Why native processes matter more for your own code

Section titled “Why native processes matter more for your own code”

Everything on the containers page applies double here, because this is code you’re editing every few minutes:

  • Your debugger attaches directly — set a breakpoint in the API while the worker keeps running, step through a request that spans both.
  • Your watcher/hot-reload just works — no image rebuild between edits, no sync delay; the process is right there.
  • Logs are real logsdoze logs -f api, or watch every service at once in the dashboard, which lists your processes right alongside the engines.
  • Crashes are debuggable — a native stack trace, a core dump on your disk, not a container that exited and got reaped.

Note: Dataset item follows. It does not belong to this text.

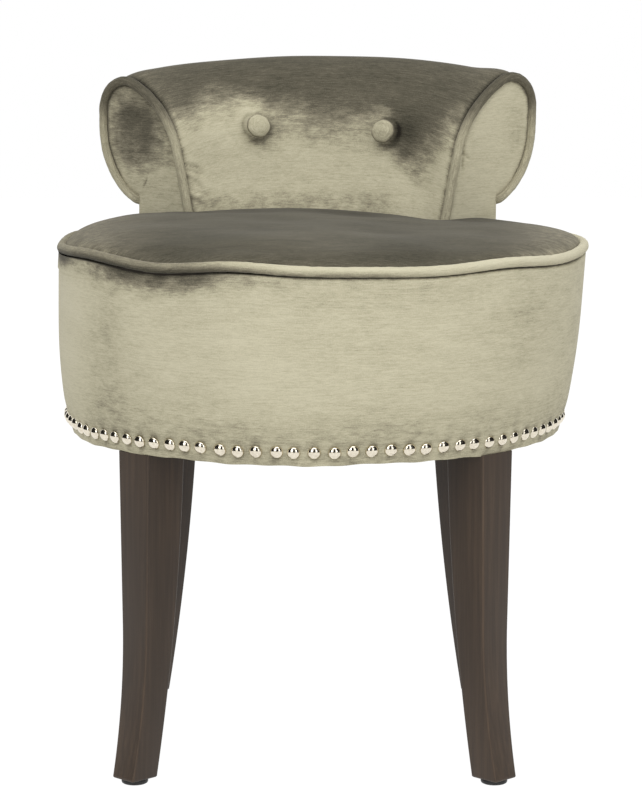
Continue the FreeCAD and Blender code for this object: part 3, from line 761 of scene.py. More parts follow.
# %% Inside back
def make_inside_back():
    """The section carried round the back and pushed along its normals, except near the deck,
    then closed behind along the rail and the liner. Each button pulls the face in and draws a
    crease above itself."""
    path, face_count = over_the_roll()
    section = under_the_roll(path, BOARD_R).points()
    lean = section[:, 2]
    inner_face = lean < 95
    lifted = np.clip(np.arange(len(section)) / (face_count - 1), 0, 1)
    across = np.linspace(-1, 1, 300)[:, None]
    angle = to_the_ends(across, section[:, 0], END_DEPTH)
    rise = back_rise(angle)
    height = section[:, 1] + rise * lifted
    points = around(section[:, 0] - rise * LEAN_SLOPE * (1 - lifted), angle, height)
    length = np.radians(angle) * BACK_MEAN_R
    to_edge = (1 - np.abs(across)) * math.radians(BACK_HALF_ANGLE) * ROLL_MEAN_R
    push = 0.8 * MM * slow_waves(length, height, 0.09, 12) * ramp(to_edge, 0, 25 * MM)
    push = push + bells([(-1.6 * MM, 0, 5 * MM), (1.0 * MM, 16 * MM, 12 * MM)], to_edge)
    tucks = end_tucks(length, height) * inner_face
    tone_and_shading = back_tone_and_shading(points[..., 0], points[..., 2], length)
    above = 0.0
    for side in (LEFT, RIGHT):
        aside = length - math.radians(BUTTON_ANGLES[side]) * BACK_MEAN_R
        up = height - BUTTON_Z[side]
        push = push - 6.6 * MM * np.exp(-((np.hypot(aside, up) / (17 * MM)) ** 1.35)) * inner_face
        above = above + crease(aside, up, (1 * MM, 12 * MM), (0, 34 * MM), 2 * MM) * inner_face
        # Painted shadow, highlight and shade round each button.
        tone_and_shading = tone_and_shading + button_shades(aside / MM, up / MM, side) * inner_face
    push = push * np.where(inner_face, ramp(height, DECK_Z + 30 * MM, DECK_Z + 50 * MM), 1.0)
    push = push - 1.6 * MM * tucks - 0.9 * MM * above
    points = points + grid_normals(points) * push[..., None]
    # Painted shade in the groove along both ends, beside the piping, and in the tucks.
    tone_and_shading = tone_and_shading - 0.36 * bump(to_edge, 0, 3.6 * MM) - 0.13 * np.clip(tucks, 0, 1)
    # The roll's outer side: painted sheen, dark where it faces up and paler lower down, and painted shade
    # where it turns in under the roll.
    outer_tone_and_shading = 0.27 + 0.16 * ramp(-height, -600 * MM, -530 * MM) - 0.2 * ramp(lean, 186, 200)
    tone_and_shading = tone_and_shading + (outer_tone_and_shading - tone_and_shading) * ramp(lean, 75, 115)
    behind = [[BOARD_R, RAIL_LOW], [RAIL_R, RAIL_LOW], [RAIL_R, RAIL_HIGH]]
    behind = np.array(behind + [[LINER_R, RAIL_HIGH], [LINER_R, DECK_Z]])
    behind_angle = to_the_ends(across, behind[:, 0], END_DEPTH)
    points = np.concatenate([points, around(behind[:, 0], behind_angle, behind[:, 1])], axis=1)
    tone_and_shading = np.pad(tone_and_shading, ((0, 0), (0, len(behind))), constant_values=0.3)
    along = across[:, 0] * math.radians(BACK_HALF_ANGLE) * ROLL_MEAN_R + 1.0
    cloth = (along, np.append(run_length(np.concatenate([section[:, :2], behind])), 0.0))
    return make_piece("inside_upholstery", settle_back(points), False, True, "u", cloth, tone_and_shading)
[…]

Each process block gives you the orchestration a Procfile doesn’t:

  • command + cwd — what to run and where (run via sh -c, so pipes and && work).
  • env + env_file — environment, with typed references to other instances (postgres.db.url, process.auth.url) that double as dependency edges.
  • health — an http, tcp, exec, or log_line readiness probe, so dependents wait for ready, not just launched.
  • hookspre_start (migrations, codegen), post_start, pre_stop (graceful drain).
  • restartno / on_failure / always, with capped exponential backoff, for the flaky worker that should just come back.
  • depends_on — explicit ordering when there’s no env reference to imply it.

The full field-by-field reference is in configuration → process, and there’s a complete, copy-pasteable microservices stack recipe — API, auth, worker, frontend, and their stores — ready to adapt.

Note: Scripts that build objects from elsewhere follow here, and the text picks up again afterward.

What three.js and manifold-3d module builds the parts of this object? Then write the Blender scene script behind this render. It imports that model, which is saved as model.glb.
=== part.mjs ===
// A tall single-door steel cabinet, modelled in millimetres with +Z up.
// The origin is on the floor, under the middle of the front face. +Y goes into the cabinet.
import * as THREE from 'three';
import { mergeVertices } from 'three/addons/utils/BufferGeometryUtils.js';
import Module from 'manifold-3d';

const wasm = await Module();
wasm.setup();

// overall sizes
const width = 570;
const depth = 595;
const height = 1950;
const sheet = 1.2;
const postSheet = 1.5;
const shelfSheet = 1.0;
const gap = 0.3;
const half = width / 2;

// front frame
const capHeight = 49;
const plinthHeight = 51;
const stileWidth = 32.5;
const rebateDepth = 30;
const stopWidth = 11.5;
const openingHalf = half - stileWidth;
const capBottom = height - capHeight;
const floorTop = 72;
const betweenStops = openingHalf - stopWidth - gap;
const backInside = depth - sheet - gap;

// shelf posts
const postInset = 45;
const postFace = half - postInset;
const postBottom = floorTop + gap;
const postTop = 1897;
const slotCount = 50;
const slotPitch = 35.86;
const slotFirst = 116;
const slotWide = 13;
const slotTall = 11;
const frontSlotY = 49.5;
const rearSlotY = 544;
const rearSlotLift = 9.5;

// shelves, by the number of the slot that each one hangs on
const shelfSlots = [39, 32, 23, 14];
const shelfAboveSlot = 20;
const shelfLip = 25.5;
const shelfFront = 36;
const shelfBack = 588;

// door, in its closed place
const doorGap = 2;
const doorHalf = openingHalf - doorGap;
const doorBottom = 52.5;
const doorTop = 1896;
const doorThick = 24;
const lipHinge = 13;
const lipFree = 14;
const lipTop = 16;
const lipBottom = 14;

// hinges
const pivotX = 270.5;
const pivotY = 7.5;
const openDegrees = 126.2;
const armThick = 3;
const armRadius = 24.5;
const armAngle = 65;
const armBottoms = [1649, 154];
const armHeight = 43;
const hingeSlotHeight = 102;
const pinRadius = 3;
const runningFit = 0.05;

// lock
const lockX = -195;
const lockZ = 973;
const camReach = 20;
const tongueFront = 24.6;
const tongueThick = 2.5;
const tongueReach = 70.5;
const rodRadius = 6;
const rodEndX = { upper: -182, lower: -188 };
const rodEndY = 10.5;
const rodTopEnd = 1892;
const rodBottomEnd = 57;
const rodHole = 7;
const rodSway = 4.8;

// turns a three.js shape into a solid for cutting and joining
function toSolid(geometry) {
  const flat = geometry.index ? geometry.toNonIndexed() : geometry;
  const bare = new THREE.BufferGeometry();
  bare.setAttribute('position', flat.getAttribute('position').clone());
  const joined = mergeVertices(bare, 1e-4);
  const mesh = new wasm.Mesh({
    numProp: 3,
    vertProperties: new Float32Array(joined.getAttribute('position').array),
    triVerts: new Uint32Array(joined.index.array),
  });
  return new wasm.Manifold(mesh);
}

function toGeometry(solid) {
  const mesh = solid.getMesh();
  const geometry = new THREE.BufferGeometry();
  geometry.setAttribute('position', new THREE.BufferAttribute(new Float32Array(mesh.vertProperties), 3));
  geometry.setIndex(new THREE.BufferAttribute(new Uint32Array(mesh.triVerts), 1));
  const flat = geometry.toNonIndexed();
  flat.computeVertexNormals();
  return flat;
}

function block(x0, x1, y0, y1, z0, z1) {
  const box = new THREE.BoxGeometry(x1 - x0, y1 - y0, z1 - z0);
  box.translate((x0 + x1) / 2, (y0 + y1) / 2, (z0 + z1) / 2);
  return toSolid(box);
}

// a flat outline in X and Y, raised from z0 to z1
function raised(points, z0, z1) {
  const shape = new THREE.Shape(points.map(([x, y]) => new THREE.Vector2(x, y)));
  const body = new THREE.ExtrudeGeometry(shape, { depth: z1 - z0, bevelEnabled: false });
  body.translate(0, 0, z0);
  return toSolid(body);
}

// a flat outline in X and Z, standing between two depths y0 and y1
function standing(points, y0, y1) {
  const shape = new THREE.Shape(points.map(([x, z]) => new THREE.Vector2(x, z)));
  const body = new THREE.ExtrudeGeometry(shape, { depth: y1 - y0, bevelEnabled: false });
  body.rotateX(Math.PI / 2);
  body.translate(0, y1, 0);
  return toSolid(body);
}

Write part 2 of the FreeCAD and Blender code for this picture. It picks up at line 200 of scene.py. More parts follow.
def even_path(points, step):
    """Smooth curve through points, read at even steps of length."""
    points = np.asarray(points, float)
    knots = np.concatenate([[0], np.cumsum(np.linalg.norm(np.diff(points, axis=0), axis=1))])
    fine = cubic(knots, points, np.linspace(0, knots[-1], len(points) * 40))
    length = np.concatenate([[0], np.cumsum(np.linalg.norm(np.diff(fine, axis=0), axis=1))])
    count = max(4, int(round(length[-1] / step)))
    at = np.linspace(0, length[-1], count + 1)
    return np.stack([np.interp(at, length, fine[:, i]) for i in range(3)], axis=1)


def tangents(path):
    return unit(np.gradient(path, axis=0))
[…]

Honest boundaries: doze supervises processes for local development, not production — no clustering, no rolling deploys, no autoscaling. If you need your services to match a Linux production userland byte-for-byte, run those in a container or CI while doze handles the backing stores. And if your team’s inner loop is already a happy Kubernetes setup, doze isn’t trying to replace it. But for “I have eight services and I just want them running, ordered, and reachable so I can build” — that’s exactly the job.